Thank you Matti for this response. I completed issue 12481 because in my opinion the format proposal responds to this issue. However, if you think a specific issue is preferable, I can create it. To fully understand the proposed standard, it involves representing multidimensional data that has any type. The only constraint is that each data can be represented by a JSON format. This is of course the case for all pandas types but it can also be one of the following types: a year, a polygon, a URI, a type defined in darwincore or in schemaorg... This means that each library or framework must transform this JSON data into an internal value (e.g. a polygon can be translated into a shapely object). The defined types are described in the NTV Internet-Draft [2].
- How does it handle sharing data? NumPy can handle very large ndarrays, and a read-only container with a shared memory location, like in DLPack [0] seems more natural than a format that precludes sharing data.

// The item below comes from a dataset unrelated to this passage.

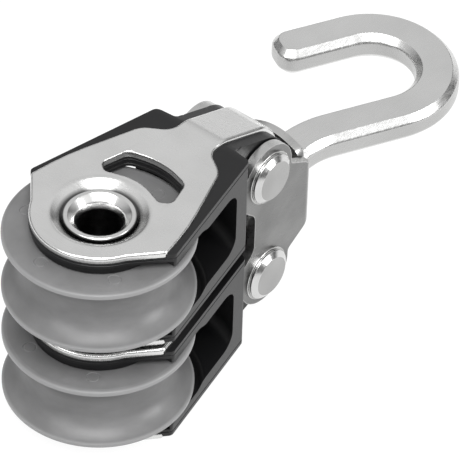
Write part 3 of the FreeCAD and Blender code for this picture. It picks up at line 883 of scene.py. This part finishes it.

Concerning the first question, the purpose of this standard is complementary to what is proposed by DLPack (DLPack offers standard access mechanisms to data in memory, which avoids duplication between frameworks): - the format is a neutral reversible exchange format built on JSON (and therefore with duplication) which can be used independently of any framework. - the data types are numerous and with a broader scope than that offered by DLPack (numeric types only).
- Is there a size limitation either on the data or on the number of dimensions? Could this format represent, for instance, data with more than 100 dimensions, which could not be mapped back to NumPy.
Regarding the second question, no there is no limitation on data size or dimensions linked to the format (JSON does not impose limits on array sizes).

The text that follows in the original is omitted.